Another interesting point is; the clouds took Jesus out of sight of the disciples. Cloud often indicates the presence of God in the Bible. God spoke to Moses out of the cloud, or descended in the cloud, or guided the Israelites in the desert with a pillar of clouds, or from the cloud a voice said "This is my Son, Beloved." etc. In other words, the disciples saw on the day of Ascension that Jesus Christ”s earthly appearance disappeared and joined God”s company.
A discouraged and pathetic band of Jesus” followers were revitalized through their experience of encounters with the living Christ. Now this time, on the day of Ascension they had to be weaned of Jesus” company all together. Jesus now became invisible. He joined God. He has disappeared. There is no point in continuing to look upward. Angels appeared before the disciples and said, "Why are you looking into heaven? He has now joined God. He is gone until he comes back in spirit." You must start living by yourselves. Jesus will join you soon in another way. That was the message.
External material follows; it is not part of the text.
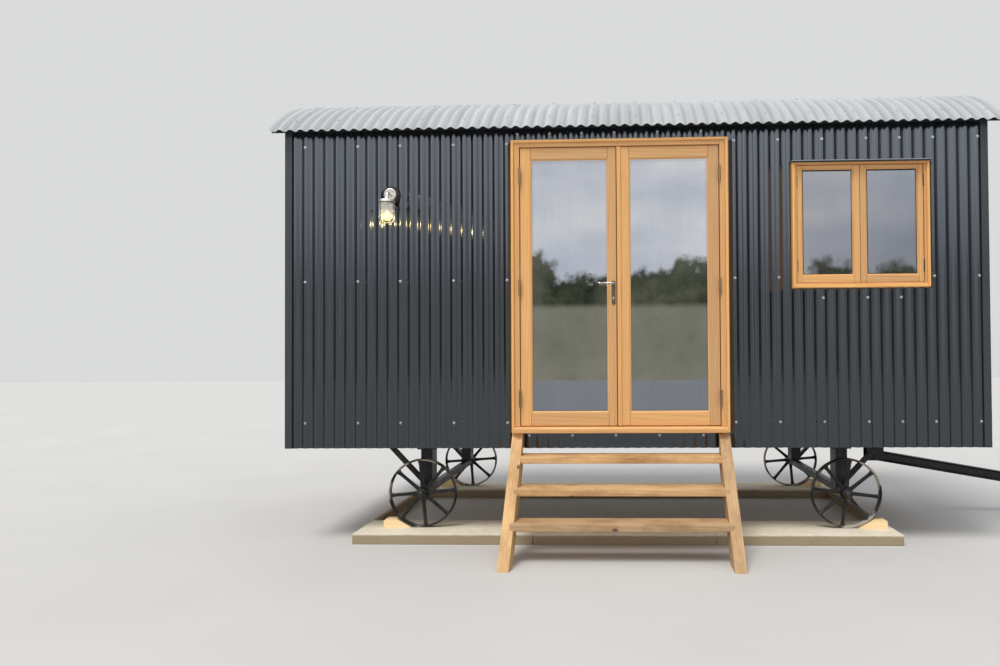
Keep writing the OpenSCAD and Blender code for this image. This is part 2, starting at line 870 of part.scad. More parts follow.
module left_door_leaf() {
    color(oak) placed() difference() {
        framed_leaf(left_leaf_low, left_leaf_high, hinge_stile, meeting_stile, bottom_rail, top_rail,
            leaf_front_y, leaf_back_y, door_glass_thickness);
        translate([lever_x, leaf_front_y, lever_z]) rotate([-90, 0, 0])
            cylinder(r = spindle_radius + pin_gap, h = 4 * leaf_thickness, center = true);
    }
}

module left_door_glass() {
    color(pane) placed()
        framed_glass(left_leaf_low, left_leaf_high, hinge_stile, meeting_stile, bottom_rail, top_rail,
            leaf_front_y, leaf_back_y, door_glass_thickness);
}

module right_door_leaf() {
    color(oak) placed() {
        framed_leaf(right_leaf_low, right_leaf_high, cover_stile, hinge_stile, bottom_rail, top_rail,
            leaf_front_y, leaf_back_y, door_glass_thickness);
        block([right_leaf_x, leaf_front_y - cover_strip_thickness, leaf_bottom],
            [right_leaf_x + cover_strip_width, leaf_front_y, leaf_top]);
    }
}

module right_door_glass() {
    color(pane) placed()
        framed_glass(right_leaf_low, right_leaf_high, cover_stile, hinge_stile, bottom_rail, top_rail,
            leaf_front_y, leaf_back_y, door_glass_thickness);
}

module handle_plate() {
    low_z = lever_z - plate_length * plate_drop_share;
    difference() {
        union() {
            block([lever_x - plate_width / 2, leaf_front_y - plate_thickness, low_z],
                [lever_x + plate_width / 2, leaf_front_y, low_z + plate_length]);
            translate([lever_x, leaf_front_y, lever_z - cylinder_drop]) rotate([90, 0, 0])
                cylinder(r = cylinder_radius, h = plate_thickness + cylinder_depth);
        }
        translate([lever_x, leaf_front_y, lever_z]) rotate([90, 0, 0])
            cylinder(r = spindle_radius + pin_gap, h = 2 * leaf_thickness, center = true);
    }
}

// Turns a fitting on the outside of the leaf into one on the inside
module other_face() {
    translate([0, leaf_front_y + leaf_back_y, 0]) mirror([0, 1, 0]) children();
}

module door_handle_plates() {
    color(steel) placed() {
        handle_plate();
        other_face() handle_plate();
    }
}

module lever() {
    stand_y = leaf_front_y - lever_stand;
    translate([lever_x, leaf_front_y - plate_thickness - seat_gap, lever_z]) rotate([90, 0, 0])
        cylinder(r = rose_radius, h = rose_depth);
    translate([lever_x, leaf_front_y + leaf_thickness / 2, lever_z]) rotate([90, 0, 0])
        cylinder(r = spindle_radius, h = leaf_thickness / 2 + lever_stand);
    translate([lever_x + lever_radius, stand_y, lever_z]) rotate([0, -90, 0])
        cylinder(r = lever_radius, h = lever_length);
}

module door_handle() {
    color(steel) placed() {
        lever();
        other_face() lever();
    }
}

module window_frame() {
    front = -crest_y - lining_proud;
    face = -crest_y - jamb_proud;
    color(oak) placed() difference() {
        union() {
            block([window_left, face, window_sill_height], [window_right, -wall_in_y, window_top]);
            difference() {
                block([window_left, front, window_sill_height], [window_right, face, window_top]);
                block([window_left + window_lining_width, front - overrun, window_sill_height + window_lining_width],
                    [window_right - window_lining_width, face, window_top - window_lining_width]);
            }
        }
        block([casement_left, front - overrun, casement_bottom], [casement_right, -wall_in_y + overrun, casement_top]);
    }
}

casement_low = [casement_left + casement_gap, casement_bottom + casement_gap];
casement_high = [casement_middle - casement_gap / 2, casement_top - casement_gap];

module casement_pair() {
    children();
    translate([2 * casement_middle, 0, 0]) mirror([1, 0, 0]) children();
}

module window_casements() {
    color(oak) placed() casement_pair() {
        framed_leaf(casement_low, casement_high, casement_stile - casement_gap, casement_meeting_stile,
            casement_bottom_rail, casement_top_rail, casement_front_y, casement_front_y + casement_thickness,
            window_glass_thickness);
        // Weather seal that joins the casement to its frame
        difference() {
            block([casement_left, casement_front_y + casement_thickness / 2, casement_bottom],
                [casement_middle, casement_front_y + casement_thickness, casement_top]);
            block([casement_low[0], casement_front_y, casement_low[1]],
                [casement_high[0], casement_front_y + casement_thickness + overrun, casement_high[1]]);
        }
    }
}

module window_panes() {
    color(pane) placed() casement_pair()
        framed_glass(casement_low, casement_high, casement_stile - casement_gap, casement_meeting_stile,
            casement_bottom_rail, casement_top_rail, casement_front_y, casement_front_y + casement_thickness,
            window_glass_thickness);
}

module window_drip() {
    color(trim_grey) placed()
        block([window_left - drip_thickness, -crest_y - drip_proud, window_top + seat_gap],
            [window_right + drip_thickness, -crest_y - seat_gap, window_top + seat_gap + drip_thickness]);
}

module lamp_block() {
    color(black_iron) placed()
        translate([lamp_place, -crest_y - seat_gap, lamp_height]) rotate([90, 0, 0])
            cylinder(r = lamp_block_radius, h = lamp_block_thickness);
}

module lamp_body() {
    color(steel) placed() {
        translate([lamp_place, lamp_block_front_y - seat_gap, lamp_height]) rotate([90, 0, 0])
            cylinder(r = lamp_box_radius, h = lamp_box_depth);
        translate([lamp_place, lamp_block_front_y - lamp_box_depth, lamp_height]) rotate([90, 0, 0])
            cylinder(r = lamp_arm_radius, h = lamp_block_front_y - lamp_box_depth - lamp_axis_y);
        translate([lamp_place, lamp_axis_y, lamp_height]) sphere(r = lamp_arm_radius);
        translate([lamp_place, lamp_axis_y, lamp_cap_bottom]) {
            cylinder(r = lamp_arm_radius, h = lamp_cap_drop);
            cylinder(r = lamp_cap_radius, h = lamp_cap_height);
            translate([0, 0, lamp_cap_height])
                cylinder(r1 = lamp_cap_radius, r2 = lamp_arm_radius, h = lamp_cone_height);
        }
    }
}

// Lamp holder with a round bulb low in the glass
module lamp_bulb() {
    bulb_drop = lamp_glass_length * lamp_bulb_share;
    color(warm_light) placed() translate([lamp_place, lamp_axis_y, lamp_cap_bottom - seat_gap]) {
        translate([0, 0, -bulb_drop]) cylinder(r = lamp_holder_radius, h = bulb_drop);
        translate([0, 0, -bulb_drop]) sphere(r = lamp_bulb_radius);
    }
}

module lamp_glass() {
    radius = lamp_glass_radius;
    color(pane) placed() translate([lamp_place, lamp_axis_y, lamp_cap_bottom - seat_gap]) difference() {
        union() {
            translate([0, 0, radius - lamp_glass_length]) cylinder(r = radius, h = lamp_glass_length - radius);
            translate([0, 0, radius - lamp_glass_length]) sphere(r = radius);
        }
        union() {
            translate([0, 0, radius - lamp_glass_length])
                cylinder(r = radius - lamp_glass_thickness, h = lamp_glass_length);
            translate([0, 0, radius - lamp_glass_length]) sphere(r = radius - lamp_glass_thickness);
        }
    }
}

module lamp_ring(radius, z) {
    translate([0, 0, z]) difference() {
        cylinder(r = radius + lamp_wire / 2, h = lamp_wire, center = true);
        cylinder(r = radius - lamp_wire / 2, h = lamp_wire + overrun, center = true);
    }
}

module lamp_cage() {
    color(steel) placed() translate([lamp_place, lamp_axis_y, lamp_cap_bottom - seat_gap]) {
        lamp_ring(lamp_cage_radius, -lamp_wire / 2);
        lamp_ring(lamp_cage_radius, -lamp_cage_length * lamp_ring_share);
        lamp_ring(lamp_cage_radius, lamp_wire / 2 - lamp_cage_length);
        for (i = [0 : lamp_bar_count - 1]) rotate([0, 0, 360 * (i + 1 / 2) / lamp_bar_count]) {
            translate([lamp_cage_radius, 0, -lamp_cage_length])
                cylinder(r = lamp_wire / 2, h = lamp_cage_length, $fn = 12);
            translate([0, 0, lamp_wire / 2 - lamp_cage_length]) rotate([0, 90, 0])
                cylinder(r = lamp_wire / 2, h = lamp_cage_radius, $fn = 12);
        }
    }
}

function tread_front_y(i) = -crest_y - tread_top_run - i * tread_going;
function tread_top_z(i) = tread_bottom_height + (2 - i) * tread_rise;

module tread(i, growth) {
    block([tread_left - growth, tread_front_y(i), tread_top_z(i) - tread_thickness - growth],
        [tread_right + growth, tread_front_y(i) + tread_depth, tread_top_z(i) + growth]);
}

module stringer() {
    rotate([90, 0, 90]) linear_extrude(stringer_width)
        polygon([
            [stringer_foot_y, 0],
            [stringer_foot_y + stringer_depth, 0],
            [stringer_top_y, stringer_cut_z],
            [stringer_top_y, stringer_top]
        ]);
}

module step_stringers() {
    color(step_oak) placed() difference() {
        union() {
            translate([door_left, 0, 0]) stringer();
            translate([door_right - stringer_width, 0, 0]) stringer();
        }
        for (i = [0 : 2]) tread(i, seat_gap);
    }
}

module step_treads() {
    color(step_oak) placed() for (i = [0 : 2]) tread(i, 0);
}

// A cast wheel with its cap towards -Y
module wheel(x, y, turn) {
    translate([x, y, wheel_z]) rotate([90, 0, 0]) difference() {
        union() {
            difference() {
                cylinder(r = wheel_radius, h = rim_width, center = true, $fn = 128);
                cylinder(r = wheel_radius - rim_thickness, h = rim_width + overrun, center = true, $fn = 128);
            }
            for (i = [0 : spoke_count - 1]) rotate([0, 0, 360 * i / spoke_count + turn])
                block([stub_radius + overrun, -spoke_width / 2, -spoke_thickness / 2],
                    [wheel_radius - spoke_inset, spoke_width / 2, spoke_thickness / 2]);
            cylinder(r = hub_radius, h = hub_length, center = true);
            translate([0, 0, hub_length / 2]) cylinder(r = hub_cap_radius, h = hub_cap_length);
        }
        translate([0, 0, -hub_length]) cylinder(r = stub_radius + pin_gap, h = hub_length * 3 / 2);
    }
}

module front_left_wheel() {
    color(black_iron) placed() wheel(-axle_distance, -wheel_y, spoke_turns[0]);
}

module front_right_wheel() {
    color(black_iron) placed() wheel(axle_distance, -wheel_y, spoke_turns[1]);
}

module rear_left_wheel() {
    color(black_iron) placed() mirror([0, 1, 0]) wheel(-axle_distance, -wheel_y, spoke_turns[2]);
}

module rear_right_wheel() {
    color(black_iron) placed() mirror([0, 1, 0]) wheel(axle_distance, -wheel_y, spoke_turns[3]);
}

module drawbar() {
    color(black_iron) placed()
        translate([drawbar_pin_x, 0, drawbar_pin_height]) rotate([0, drawbar_slope, 0]) {
            difference() {
                block([-drawbar_tail, -drawbar_width / 2, -drawbar_depth / 2],
                    [drawbar_length, drawbar_width / 2, drawbar_depth / 2]);
                rotate([90, 0, 0])
                    cylinder(r = drawbar_pin_radius + pin_gap, h = drawbar_width + overrun, center = true);
            }
            difference() {
                union() {
                    translate([eye_distance, 0, 0]) cylinder(r = eye_radius, h = eye_thickness, center = true);
                    block([drawbar_length, -eye_neck_width / 2, -eye_thickness / 2],
                        [eye_distance, eye_neck_width / 2, eye_thickness / 2]);
                }
                translate([eye_distance, 0, 0])
                    cylinder(r = eye_hole_radius, h = eye_thickness + overrun, center = true);
            }
        }
}

plinth_long_strips();
plinth_end_boards();
wheel_chocks();
chassis_rails();
chassis_cross_members();
left_axle_beam();
right_axle_beam();
axle_struts();
drawbar_bracket();
floor();
front_wall_left();
front_wall_right();
front_wall_at_door();
rear_wall();
left_end_wall();
right_end_wall();
wall_plates();
front_cladding_left();
front_cladding_right();
front_cladding_at_door();
rear_cladding();
end_claddings();
corner_trims();
roof_boards();
roof_sheet();
door_jambs();
door_head();
door_threshold();
door_hinge_knuckles();
window_frame();
window_casements();
window_panes();
window_drip();
lamp_block();
lamp_body();
lamp_bulb();
lamp_glass();
lamp_cage();
step_stringers();
step_treads();
left_door_leaf();
left_door_glass();
left_door_flaps();
door_handle_plates();
door_handle();
right_door_leaf();
right_door_glass();
right_door_flaps();
front_left_wheel();
front_right_wheel();
rear_left_wheel();
rear_right_wheel();
drawbar();
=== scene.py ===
import math
import random

import bmesh
import bpy
from mathutils import Matrix, Vector


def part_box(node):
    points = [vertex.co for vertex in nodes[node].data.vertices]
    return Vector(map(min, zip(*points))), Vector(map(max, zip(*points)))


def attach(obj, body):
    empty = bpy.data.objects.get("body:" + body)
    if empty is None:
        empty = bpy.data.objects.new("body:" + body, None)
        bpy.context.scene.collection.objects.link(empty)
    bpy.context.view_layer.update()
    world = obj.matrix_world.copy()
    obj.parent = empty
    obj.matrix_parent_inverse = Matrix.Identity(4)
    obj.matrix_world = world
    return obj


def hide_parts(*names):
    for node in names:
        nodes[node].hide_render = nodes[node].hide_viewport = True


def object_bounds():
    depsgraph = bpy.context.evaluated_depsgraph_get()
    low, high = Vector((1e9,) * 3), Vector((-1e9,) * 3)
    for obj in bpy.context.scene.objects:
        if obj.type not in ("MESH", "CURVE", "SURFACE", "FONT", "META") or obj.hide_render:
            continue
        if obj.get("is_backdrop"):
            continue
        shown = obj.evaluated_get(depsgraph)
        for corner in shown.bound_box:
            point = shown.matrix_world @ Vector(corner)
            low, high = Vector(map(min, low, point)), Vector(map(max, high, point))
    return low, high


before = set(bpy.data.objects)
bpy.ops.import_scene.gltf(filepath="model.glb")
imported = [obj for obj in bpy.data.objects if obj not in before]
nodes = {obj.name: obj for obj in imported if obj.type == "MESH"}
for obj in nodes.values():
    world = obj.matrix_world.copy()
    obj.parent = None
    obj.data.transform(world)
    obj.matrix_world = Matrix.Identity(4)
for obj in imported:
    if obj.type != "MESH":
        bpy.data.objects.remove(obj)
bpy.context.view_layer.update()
random.seed(11)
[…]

It is important in our lives to learn to accept changes in the nature of our relationships from time to time, if they should mature. It is unhealthy for a child to cling to the parents like a baby for too long. That is childish. The relationship must mature as a child grows older. Likewise, parents must learn to think of their child as a person gradually growing up to be an independent. You can not hang on to your children as though they are your possessions. There must come a time when parents and children become friends, no longer the possession of either. In the Ascension episode, Jesus disappeared physically. The disciples had to get on with their lives as Apostles, spreading the good news they experienced, on their own. Ascension is about the change in disciples. Disciples, meaning followers, had to become Apostles, the ones who go their own ways with a sense of mission. They had to return to Jerusalem, where Jesus was killed, and enemies still abounded. They had to get out to the people to start speaking about their experiences. They had to get on with their jobs.
And they began to get on with their lives as the witnesses of the great events and started to tell people the stories of Jesus. When they began to do that Jesus joined them in Spirit. On the day of Pentecost, Jesus came back in the form of spirit. That will be celebrated next Sunday.